Just the regular and accountable presence of the teachers in our schools would make a huge change. However, the use of smartphone and the Ustaad app will have to be made mandatory, qualified by punishment with disincentives for poor use. Gradually, the same smartphone can be used for pushing educational resources and teaching material, making social networks of local stakeholders, etc.

The second part of my idea is connecting each school with high-speed Internet access. This is an extreme necessity as a very low-cost and high-impact infrastructural need of an educational system.
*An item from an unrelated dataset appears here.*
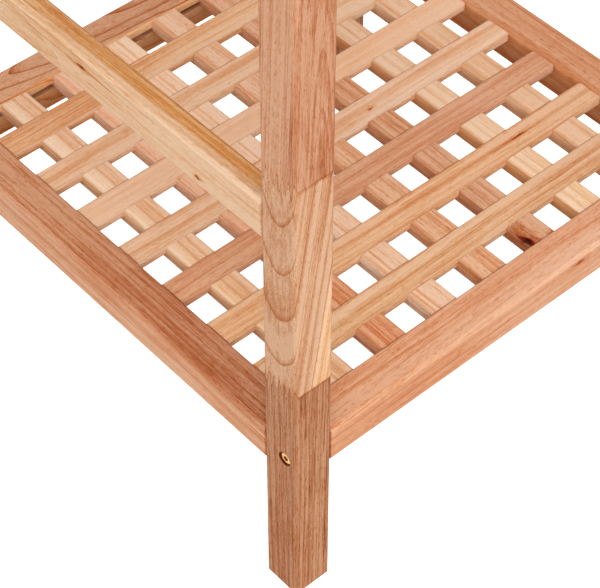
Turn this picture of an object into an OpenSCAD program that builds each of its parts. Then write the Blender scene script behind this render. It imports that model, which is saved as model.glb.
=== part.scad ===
// Wooden luggage rack with a lattice shelf.
// Two glued side frames (left and right) are joined by bolted front and back rails.
// +X is to the right, +Y to the back, +Z up. The origin is on the floor, under the middle.

/* [Overall] */
// Width over the posts, left to right
rack_w = 418; // [408:1:440]
// Depth over the posts, front to back
rack_d = 415; // [408:1:440]
// Height over the top rails
rack_h = 555; // [535:1:600]

/* [Posts and rails] */
// Side of the square stick that posts and rails are cut from
stock = 30; // [28:0.5:32]
// Rounding along the edges of a post
post_round = 2.5; // [1:0.5:4]
// Rounding along the edges of a rail
rail_round = 3; // [1:0.5:4]
// Height of the shelf rails' top face above the floor
shelf_top = 153; // [130:1:175]
// Height of the middle side rails' top face above the floor
mid_rail_top = 357; // [320:1:360]
// Thickness of the middle side rails
mid_rail_t = 18; // [16:1:20]

/* [Lattice] */
// Width of every slat
slat_w = 23; // [18:0.5:24]
// Distance from one slat to the next
slat_pitch = 47; // [44:0.5:48]
// Thickness of the bearer slats, front to back
bearer_t = 11; // [9:0.5:13]
// Thickness of the cross slats, left to right
cross_t = 6; // [4:0.5:7]
// How far the slats lie below the rails' top face
slat_drop = 1.5; // [0:0.5:3]
// How far the bearers sit to the left of the middle
bearer_shift = 3; // [0:0.5:4]
// How far the cross slats sit to the front of the middle
cross_shift = 1.5; // [0:0.5:3]
// Gap between the cross slats' free ends and the right rail
cross_end_gap = 0.4; // [0.2:0.1:1]

/* [Finger joints in the posts] */
// Height of the joint between a post's lower and middle lengths
lower_joint = 208; // [195:1:220]
// Height of the joint between a post's middle and upper lengths
upper_joint = 384; // [375:1:400]
// Distance from one finger to the next
finger_pitch = 4.7; // [4:0.1:6]
// Length of a finger
finger_l = 11; // [8:0.5:12]

/* [Fittings] */
// Thread diameter of the connector bolts
bolt_d = 6; // [5:1:6]
// Height of the bolts below a rail's top face
bolt_drop = 13.5; // [12:0.5:15]
// Distance of the bolts from the front or back face
bolt_inset = 10.5; // [10:0.5:11]
// Diameter of the wooden dowels
dowel_d = 8; // [6:1:8]

/* [Hidden] */
$fn = 48;

inner_w = rack_w - 2 * stock;
inner_d = rack_d - 2 * stock;
slat_count = 7;
slat_round = 1;
slat_end_round = 3;
tenon_t = bearer_t - cross_t;
tenon_l = 8;
finger_tip = 0.8;
finger_start = 3.5;
glue_gap = 0.1;

head_d = 9.2;
head_t = 3.2;
head_sink = 0.8;
head_chamfer = 0.6;
recess_d = 10;
socket_af = 4;
socket_l = 2.4;
bolt_clearance = 1;
nut_d = 10;
nut_l = 16;
nut_setback = 22;
nut_slot_w = 1.4;
nut_slot_l = 1.6;
bolt_l = stock + nut_setback + nut_d / 2 + 2;
bolt_bore_l = nut_setback + nut_d / 2 + 6;

dowel_chamfer = 0.8;
dowel_in_post = 14;
dowel_in_rail = 22;
end_dowel_inset = 21.5;
end_dowel_drop = 18;
side_dowel_inset = 9;
side_dowel_spread = 7;
overcut = 1;

// Wood tones, from the darkest stick to the palest
RED = [0.66, 0.41, 0.28];
ROSE = [0.78, 0.53, 0.39];
TAN = [0.82, 0.60, 0.41];
PALE = [0.88, 0.71, 0.54];
CREAM = [0.92, 0.79, 0.61];
BRASS = [0.80, 0.62, 0.34];
STEEL = [0.66, 0.67, 0.69];
BEECH = [0.85, 0.72, 0.55];
BEARER_TONES = [PALE, ROSE, CREAM, PALE, RED, CREAM, TAN];
CROSS_TONES = [TAN, PALE, RED, ROSE, TAN, CREAM, TAN];
POST_TONES = [RED, TAN, ROSE];

CORNERS = ["front_left", "front_right", "back_left", "back_right"];
LENGTHS = ["lower", "middle", "upper"];
LEVELS = ["shelf", "top"];
LEVEL_TOPS = [shelf_top, rack_h];
SIDES = ["left", "right"];
ENDS = ["front", "back"];

function bearer_x(i) = (i - (slat_count - 1) / 2) * slat_pitch - bearer_shift;
function cross_y(i) = (i - (slat_count - 1) / 2) * slat_pitch - cross_shift;
function is_right(corner) = corner % 2 == 1;
function is_back(corner) = corner >= 2;

// ---- Shared shapes ----

// Rectangle with rounded corners, centred
module eased_rect(w, h, r) {
    square([w - 2 * r, h], center = true);
    square([w, h - 2 * r], center = true);
    for (x = [-1, 1], y = [-1, 1])
        translate([x * (w / 2 - r), y * (h / 2 - r)]) circle(r);
}

// Stick along X: w is its size in Y, h its size in Z
module stick_x(l, w, h, r) {
    rotate([90, 0, 90]) linear_extrude(l, center = true) eased_rect(w, h, r);
}

// Stick along Y: w is its size in X, h its size in Z
module stick_y(l, w, h, r) {
    rotate([90, 0, 0]) linear_extrude(l, center = true) eased_rect(w, h, r);
}

// Round bar along X that starts at the origin
module bar_x(l, d) {
    rotate([0, 90, 0]) cylinder(h = l, d = d);
}

// Round bar along Y that starts at the origin
module bar_y(l, d) {
    rotate([-90, 0, 0]) cylinder(h = l, d = d);
}

module mirrored(direction, on) {
    if (on)
        mirror(direction) children();
    else
        children();
}

// Puts a child at a corner of the rack. The child is drawn from the outer corner of the
// front left post, with the rack towards +X and +Y.
module at_corner(corner) {
    mirrored([0, 1, 0], is_back(corner))
        mirrored([1, 0, 0], is_right(corner))
            translate([-rack_w / 2, -rack_d / 2, 0]) children();
}

// ---- Fittings ----

// Hex-socket bolt with a round flat head, along +X from the post's outer face
module connector_bolt() {
    r = head_d / 2;
    difference() {
        translate([head_sink, 0, 0]) rotate([0, 90, 0]) rotate_extrude()
            polygon([
                [0, 0], [r - head_chamfer, 0], [r, head_chamfer], [r, head_t],
                [bolt_d / 2, head_t], [bolt_d / 2, bolt_l - head_sink], [0, bolt_l - head_sink]
            ]);
        translate([head_sink - overcut, 0, 0]) rotate([0, 90, 0])
            cylinder(h = socket_l + overcut, d = socket_af / cos(30), $fn = 6);
    }
}

// Steel cross dowel that a connector bolt screws into, upright and centred
module barrel_nut() {
    difference() {
        cylinder(h = nut_l, d = nut_d, center = true);
        translate([-nut_d, 0, 0]) bar_x(2 * nut_d, bolt_d + glue_gap);
        translate([0, 0, -nut_l / 2]) cube([nut_slot_w, 2 * nut_d, 2 * nut_slot_l], center = true);
    }
}

// Wooden dowel along +Z, from the origin
module dowel() {
    l = dowel_in_post + dowel_in_rail;
    r = dowel_d / 2;
    rotate_extrude()
        polygon([
            [0, 0], [r - dowel_chamfer, 0], [r, dowel_chamfer],
            [r, l - dowel_chamfer], [r - dowel_chamfer, l], [0, l]
        ]);
}

module connector_bolts() color(BRASS)
    for (corner = [0 : 3], top = LEVEL_TOPS)
        at_corner(corner) translate([0, bolt_inset, top - bolt_drop]) connector_bolt();

module barrel_nuts() color(STEEL)
    for (corner = [0 : 3], top = LEVEL_TOPS)
        at_corner(corner) translate([stock + nut_setback, bolt_inset, top - bolt_drop]) barrel_nut();

// Dowels that keep a bolted rail from turning, one at each end
module end_dowels() color(BEECH)
    for (corner = [0 : 3], top = LEVEL_TOPS)
        at_corner(corner)
            translate([stock - dowel_in_post, end_dowel_inset, top - end_dowel_drop])
                rotate([0, 90, 0]) dowel();

// Two glued dowels at each end of every side rail
module side_dowels() color(BEECH)
    for (corner = [0 : 3], top = [shelf_top, mid_rail_top, rack_h], z = [-1, 1])
        at_corner(corner)
            translate([side_dowel_inset, stock - dowel_in_post, top - stock / 2 + z * side_dowel_spread])
                rotate([-90, 0, 0]) dowel();

// ---- Bores, drawn from the outer corner of the front left post ----

module bolt_bores(top) {
    translate([-overcut, bolt_inset, top - bolt_drop]) {
        bar_x(overcut + stock + bolt_bore_l, bolt_d + bolt_clearance);
        bar_x(overcut + head_sink + head_t, recess_d);
    }
}

module end_dowel_bore(top) {
    translate([stock - dowel_in_post, end_dowel_inset, top - end_dowel_drop])
        bar_x(dowel_in_post + dowel_in_rail, dowel_d + glue_gap);
}

module side_dowel_bores(top) {
    for (z = [-1, 1])
        translate([side_dowel_inset, stock - dowel_in_post, top - stock / 2 + z * side_dowel_spread])
            bar_y(dowel_in_post + dowel_in_rail, dowel_d + glue_gap);
}

// Blind bore for the barrel nut, from the rail's underside
module nut_bore(top) {
    translate([stock + nut_setback, bolt_inset, top - stock - overcut])
        cylinder(h = overcut + stock - bolt_drop + nut_l / 2, d = nut_d + glue_gap);
}

// ---- Posts ----

// Zig-zag line of a finger joint, as [y, z] points that run past both faces of the post
function finger_line(z) = [
    for (i = [-1 : ceil(stock / finger_pitch)])
        let (y = finger_start + i * finger_pitch, half = finger_pitch / 2)
            each [
                [y - finger_tip / 2, z - finger_l / 2],
                [y + finger_tip / 2, z - finger_l / 2],
                [y + half - finger_tip / 2, z + finger_l / 2],
                [y + half + finger_tip / 2, z + finger_l / 2]
            ]
];

function flat_line(z) = [[-finger_pitch, z], [stock + 2 * finger_pitch, z]];

function reversed(points) = [for (i = [len(points) - 1 : -1 : 0]) points[i]];

POST_LINES = [flat_line(0), finger_line(lower_joint), finger_line(upper_joint), flat_line(rack_h)];

// One length of the front left post: 0 is the lower, 1 the middle and 2 the upper
module post_length(k) {
    difference() {
        intersection() {
            translate([stock / 2, stock / 2, 0])
                linear_extrude(rack_h) eased_rect(stock, stock, post_round);
            translate([-overcut, 0, 0]) rotate([90, 0, 90]) linear_extrude(stock + 2 * overcut)
                polygon(concat(POST_LINES[k], reversed(POST_LINES[k + 1])));
        }
        for (top = LEVEL_TOPS) {
            bolt_bores(top);
            end_dowel_bore(top);
        }
        for (top = [shelf_top, mid_rail_top, rack_h]) side_dowel_bores(top);
    }
}

module post(corner, k) color(POST_TONES[k]) at_corner(corner) post_length(k);

// ---- Rails ----

// Front or back rail of a lattice frame, bolted between the side frames.
// The slot along its inner face takes the tenons of the bearers.
module bolted_rail(top, back) color(ROSE)
    difference() {
        mirrored([0, 1, 0], back) translate([0, (stock - rack_d) / 2, top - stock / 2])
            stick_x(inner_w, stock, stock, rail_round);
        mirrored([0, 1, 0], back)
            translate([-rack_w / 2, stock - rack_d / 2 - tenon_l, top - slat_drop - bearer_t])
                cube([rack_w, 2 * tenon_l, tenon_t]);
        for (right = [0, 1]) at_corner(right + (back ? 2 : 0)) {
            bolt_bores(top);
            end_dowel_bore(top);
            nut_bore(top);
        }
    }

// Left or right rail, glued into its side frame: t is its thickness
module side_rail(top, t, right) color(top == mid_rail_top ? CREAM : RED)
    difference() {
        mirrored([1, 0, 0], right) translate([(t - rack_w) / 2, 0, top - stock / 2])
            stick_y(inner_d, t, stock, rail_round);
        for (back = [0, 1]) at_corner(2 * back + (right ? 1 : 0)) side_dowel_bores(top);
    }

// ---- Slats ----

// Bearer slat, front to back, notched for the cross slats and with a tenon at each end
module bearer(top, i) color(BEARER_TONES[i])
    translate([bearer_x(i), 0, top - slat_drop - bearer_t])
        difference() {
            union() {
                translate([0, 0, bearer_t / 2]) stick_y(inner_d, slat_w, bearer_t, slat_round);
                translate([0, 0, tenon_t / 2])
                    cube([slat_w - 2 * slat_round, inner_d + 2 * tenon_l, tenon_t], center = true);
            }
            for (j = [0 : slat_count - 1])
                translate([-slat_w, cross_y(j) - slat_w / 2, tenon_t])
                    cube([2 * slat_w, slat_w, cross_t + overcut]);
        }

// Outline of a cross slat seen from above: square at the left end, rounded at the right
module cross_outline() {
    l = inner_w - cross_end_gap;
    r = slat_end_round;
    translate([-inner_w / 2, -slat_w / 2]) square([l - r, slat_w]);
    translate([-inner_w / 2, -slat_w / 2 + r]) square([l, slat_w - 2 * r]);
    for (y = [-1, 1])
        translate([l - r - inner_w / 2, y * (slat_w / 2 - r)]) circle(r);
}

// Cross slat, left to right, let in flush with the top of the bearers
module cross_slat(top, i) color(CROSS_TONES[i])
    translate([0, cross_y(i), top - slat_drop - cross_t])
        intersection() {
            translate([0, 0, cross_t / 2]) stick_x(rack_w, slat_w, cross_t, slat_round);
            linear_extrude(cross_t) cross_outline();
        }

// ---- The rack ----

for (corner = [0 : 3], k = [0 : 2])
    post(corner, k);

for (level = [0, 1], end = [0, 1])
    bolted_rail(LEVEL_TOPS[level], end == 1);

for (level = [0, 1], side = [0, 1])
    side_rail(LEVEL_TOPS[level], stock, side == 1);

for (side = [0, 1])
    side_rail(mid_rail_top, mid_rail_t, side == 1);

for (level = [0, 1], i = [0 : slat_count - 1])
    bearer(LEVEL_TOPS[level], i);

for (level = [0, 1], i = [0 : slat_count - 1])
    cross_slat(LEVEL_TOPS[level], i);

connector_bolts();
barrel_nuts();
end_dowels();
side_dowels();
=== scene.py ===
"""Looks for the wooden luggage rack: oiled hardwood sticks, brass bolts, soft studio light.

Every stick is cut from a model log. Its material works out how far each point lies from the log's
pith, so growth rings run straight on one face, arch on the next and circle on the end grain.
"""

import math

import bpy
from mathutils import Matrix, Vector


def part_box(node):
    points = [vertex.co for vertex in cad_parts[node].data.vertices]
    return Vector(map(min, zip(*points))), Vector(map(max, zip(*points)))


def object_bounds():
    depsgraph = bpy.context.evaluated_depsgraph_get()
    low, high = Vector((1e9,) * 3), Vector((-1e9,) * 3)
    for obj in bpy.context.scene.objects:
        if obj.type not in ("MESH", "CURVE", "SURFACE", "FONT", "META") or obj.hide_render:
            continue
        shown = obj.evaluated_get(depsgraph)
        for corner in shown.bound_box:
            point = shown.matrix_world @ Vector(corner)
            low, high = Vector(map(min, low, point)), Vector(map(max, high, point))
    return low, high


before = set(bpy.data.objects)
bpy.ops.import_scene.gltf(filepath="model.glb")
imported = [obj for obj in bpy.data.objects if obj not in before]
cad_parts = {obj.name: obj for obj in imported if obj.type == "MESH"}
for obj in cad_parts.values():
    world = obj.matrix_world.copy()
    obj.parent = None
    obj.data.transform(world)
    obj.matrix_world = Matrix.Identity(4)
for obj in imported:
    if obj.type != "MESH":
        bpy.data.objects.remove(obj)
cad_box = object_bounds()

MM = 0.001

# Finger joints of the posts, in mm: the zig-zag's pitch, first tip, flat tips and length, and
# how far from the glue line its colour starts and is full
FINGER_PITCH = 4.7
FINGER_START = 3.5
FINGER_TIP = 0.8
FINGER_LENGTH = 11.0
GLUE_SPAN = (2.4, 0.4)
GLUE_DEPTH = 0.35
POST_FACE_Y = cad_box[1][1] / MM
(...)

The government already has plans to provide Internet connectivity up to the panchayat level. All I need to do is spend the extra needed to connect this high-speed Internet from the panchayat node to the government school.
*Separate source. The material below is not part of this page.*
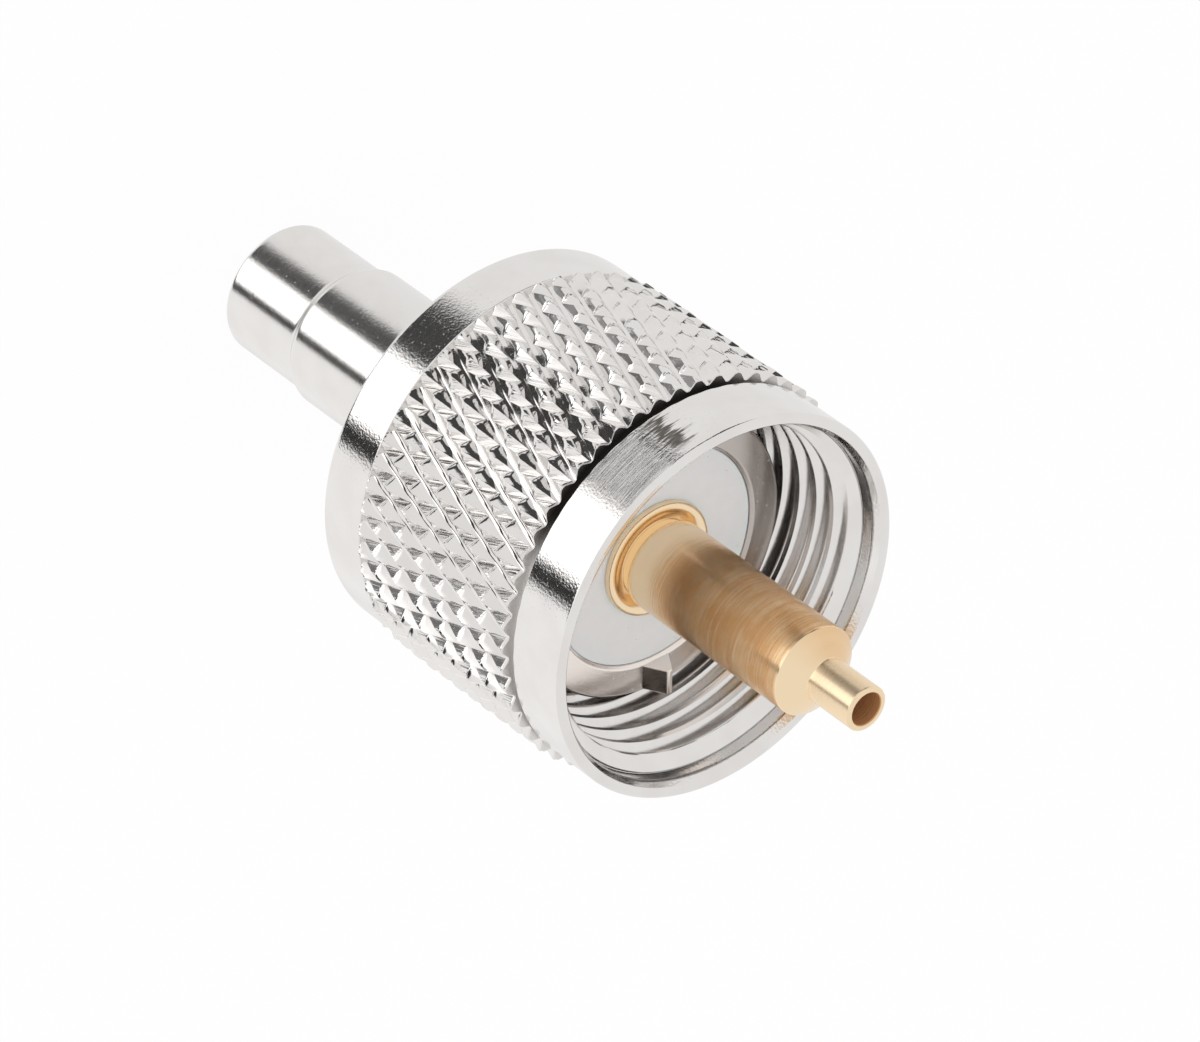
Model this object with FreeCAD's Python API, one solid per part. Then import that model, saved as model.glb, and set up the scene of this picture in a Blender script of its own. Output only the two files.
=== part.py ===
import FreeCAD, Part
import math
import os

# Coaxial cable plug of the UHF type with a crimped cable end. It stands on the ferrule's open end, and the
# Z axis is the plug's axis, from the cable towards the tip of the centre pin. Lengths are millimetres.

# Cable that the plug takes
CABLE_JACKET_D = 4.95
CABLE_DIELECTRIC_D = 2.95
CABLE_CONDUCTOR_D = 0.9
CABLE_CLEARANCE = 0.1
DIELECTRIC_CLEARANCE = 0.075

# Crimp ferrule
FERRULE_LENGTH = 12.25
FERRULE_NARROW_LENGTH = 4.5
FERRULE_JOGGLE_LENGTH = 0.35
FERRULE_STEP = 0.225
FERRULE_WALL = 0.425
FERRULE_FRONT_WALL = 0.45
FERRULE_END_ROUND = 0.6
FERRULE_FRONT_ROUND = 0.3
FERRULE_GAP = 0.03
REGISTER_LENGTH = 1.5
REGISTER_CLEARANCE = 0.03

# Crimp stem, part of the body
STEM_WALL = 0.55
STEM_END_GAP = 0.3
STEM_CHAMFER = 0.2
SERRATION_PITCH = 0.7
SERRATION_DEPTH = 0.14

# Body
SHOULDER_LENGTH = 2.95
SHOULDER_STEP = 0.45
SHOULDER_CHAMFER = 0.4
BARREL_LENGTH = 7.71
BARREL_WALL = 0.88
FLANGE_THICKNESS = 2.0
FLANGE_STEP = 1.13
FLANGE_PLAY = 0.93
FLANGE_CHAMFER = 0.12
BODY_REAR_WALL = 1.9
BORE_CHAMFER = 0.13

# Locating teeth on the flange
TOOTH_COUNT = 2
TOOTH_BASE = 1.4
TOOTH_CREST = 0.2
TOOTH_HEIGHT = 0.93

# Insulator
INSULATOR_HEAD_DEPTH = 1.5
INSULATOR_RECESS = 0.14
FLANGE_FACE_WIDTH = 1.46
PRESS_GAP = 0.01

# Centre pin
PIN_D = 3.96
PIN_COLLAR_RIM = 0.59
PIN_COLLAR_THICKNESS = 0.35
PIN_COLLAR_DISH = 0.28
PIN_COLLAR_FLAT = 0.19
PIN_COLLAR_EDGE = 0.1
PIN_NECK_CUT = 0.2
PIN_NECK_LENGTH = 0.35
PIN_BARREL_LENGTH = 9.15
PIN_CONE_LENGTH = 0.73
PIN_TUBE_LENGTH = 2.45
PIN_TUBE_WALL = 0.27
PIN_SOLDER_CLEARANCE = 0.27
PIN_SHANK_CUT = 0.23
PIN_SHANK_LENGTH = 9.0
PIN_REAR_BORE_D = 2.2
PIN_REAR_BORE_DEPTH = 4.0
PIN_MOUTH_CHAMFER = 0.25

# Retaining ring
RING_THICKNESS = 0.85
RING_WIDTH = 0.9
RING_PLAY = 0.08
RING_GAP = 1.2
RING_GROOVE_PLAY = 0.05
RING_GROOVE_ROOM = 0.45

# Coupling nut
THREAD_MAJOR_D = 15.875
THREADS_PER_INCH = 24
NUT_LENGTH = 15.1
NUT_RIM_WALL = 0.66
NUT_RIM_CHAMFER = 0.12
COUNTERBORE_DEPTH = 1.35
COUNTERBORE_PLAY = 0.04
THREAD_RELIEF_LENGTH = 1.2
LIP_REAR_THICKNESS = 0.97
LIP_FRONT_THICKNESS = 0.95
LIP_PLAY = 0.15
FRONT_BAND_LENGTH = 2.83
UNDERCUT_WIDTH = 0.3
UNDERCUT_DEPTH = 0.3
REAR_BAND_LENGTH = 2.5
REAR_BAND_RISE = 0.12
REAR_EDGE_CHAMFER = 0.2

# Diamond knurl
KNURL_STARTS = 53
KNURL_ROWS = 7
KNURL_DEPTH = 0.46
KNURL_RISE = 0.2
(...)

Now, give us a sense of how you will spend this money? Be specific if possible.

I would propose to spend money for two ideas:

• First, there is the cost of 7 million mobile handsets for as many teachers. Assuming each at the rate of Rs4,000, that is Rs2,800 crore.

• The rest is plenty for connecting school to panchayat node, ongoing maintenance and management of data, server, app, user support, upgradation and so on.

What outcomes do you hope to see?

The outcomes would be very clearly many, in particular the following:

• teachers would be present in schools

• teachers would spend time in classrooms

• children would be more motivated to go to school

• classroom presence will increase

• dropouts will decrease

• quality of education will become better

• presence of absolute poor children in schools will increase

• larger number of schools will become RTI compliant

• girls’ presence in schools will increase

What if I gave you another billion? Would you keep spending it here?

Yes. I will make use the additional billion to make each and every school wireless Internet enabled and an Internet hub for surrounding communities.

And finally, what if you had to just spend in on yourself? (Be decent.)

I will adopt about 100 villages in different parts of the country and work on holistic development plans. The idea will be to create ‘smart villages’ where people have gainful things to do besides migrate.